Sadly, it’s true: Dream House really is as bad as you’ve heard. If you’re anything like me, though, you might be lured into the theater anyway by the promise of a passably creepy suburban gothic thriller buoyed by a cast of A-list actors and a head-scratching mystery. After all, if they spelled out the film’s trippy main twist in the trailer, they must have saved something good for paying audiences, right?
Unfortunately, they did not. The “gotcha!” moments that are revealed, in painstaking detail, in the theatrical trailer are the only surprises Dream House has to offer.
Since every nuance of the plot up to and including the big reveal was spelled out before we make it onto Dream House’s front porch, the film’s first half seems mostly pointless. Daniel Craig stars as Will, a fancy New York book editor and aspiring novelist who leaves his job in the dead of winter to work on his book and spend more time with his wife, Libby (Rachel Weisz), and their two young daughters. They buy the titular house in a frosty suburb, only to learn that a horrific mass murder took place there five years ago when Peter Ward, the house’s former owner, allegedly killed his wife and two young daughters (somehow getting shot in the head in the process). Ward survived and is released from the local loony bin just as Will and his family are moving into their new home.
Will soon finds that home ownership isn’t what he’d hoped it would be. The local goth kids have weird rituals in his basement, his kids see strange men looking into their windows at night, and all the neighbors are either mean to Will or completely indifferent to his family’s plight, except for the mysterious woman next door (Naomi Watts, whose casting spoils the one element of the plot that the trailer doesn’t manage to give away).
Everything in the first half of Dream House is a build-up to the twist—a reveal that is clearly designed to make us rethink what we’ve seen up to that point. The moment of revelation would have been a good scene, even though director Jim Sheridan telegraphs it way out front with some self-consciously subjective sleight-of-hand tricks. (Wow, there are lots of mirrors in this movie!) An extended close-up shot lets Craig flex more than his abs as Will finally grasps the enormity of the situation he’s in, and how thoroughly screwed he might be. Too bad we’ve already seen it.
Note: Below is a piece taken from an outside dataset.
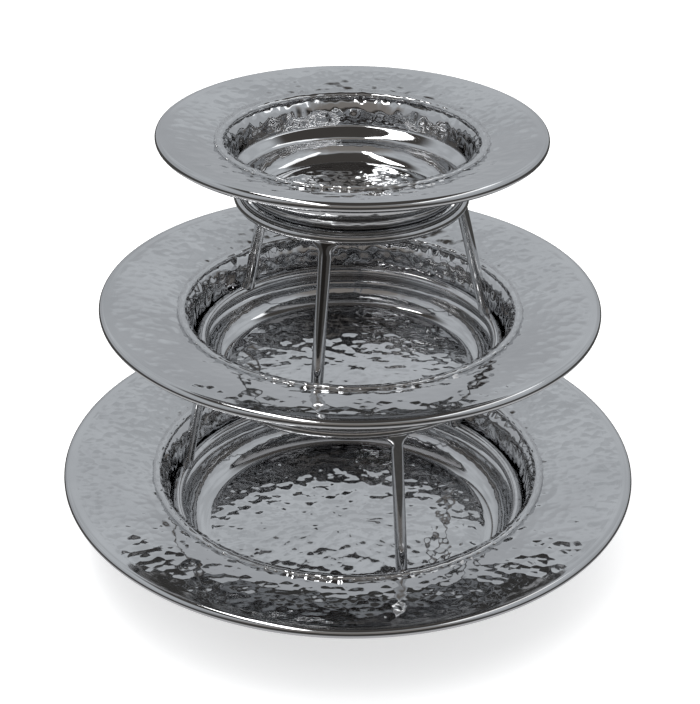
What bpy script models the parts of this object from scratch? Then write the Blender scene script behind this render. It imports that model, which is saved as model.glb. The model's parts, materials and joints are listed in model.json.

The film picks up a little once Will’s approach to the central mystery—what really happened in his house five years ago, and who are the surly, hooded strangers lurking around in the snow outside?—is dramatically altered. Dream House stops trying to be a cut-rate version of The Shining and starts to work pretty hard at being a cut-rate version of Shutter Island. The reversal is short-lived, though, as the film quickly spirals into a convoluted mess of hokey plot contrivances as Sheridan, who also directed My Left Foot and that awful 50 Cent movie, rushes toward an obvious conclusion.
When you strip away the predictable plot twists and the murder mystery that Nancy Drew could have solved before she pulled up her knee socks in the morning, the only real puzzle of Dream House is how it attracted such a competent cast. The presence of Craig, Watts and Weisz damns the film with high expectations; you can’t help but wonder if the script that first got the greenlight was a dramatically different animal. According to rumors, that’s exactly the case. Dream House was supposedly subjected to a major overhaul when it bombed with test audiences, resulting in a final product that didn’t sit well with the director or any of the principal actors.
In spite of its cast and occasionally moody cinematography, Dream House is a suspense thriller that offers neither suspense nor thrills. Even the occasional jump scares are clumsy and completely ineffective, and the creepiness promised in the ad materials is nonexistent once the opening credits roll. Perhaps it’s a different movie for viewers who go into it cold, without knowing exactly what’s coming. Really, though, it isn’t just the trailer that spoils the movie. By the time Dream House finally crumbles on itself in a perplexing mess of fistfights, fires, and chloroform-soaked rags, it’s pretty much impossible to remember why we cared, however fleetingly, in the first place.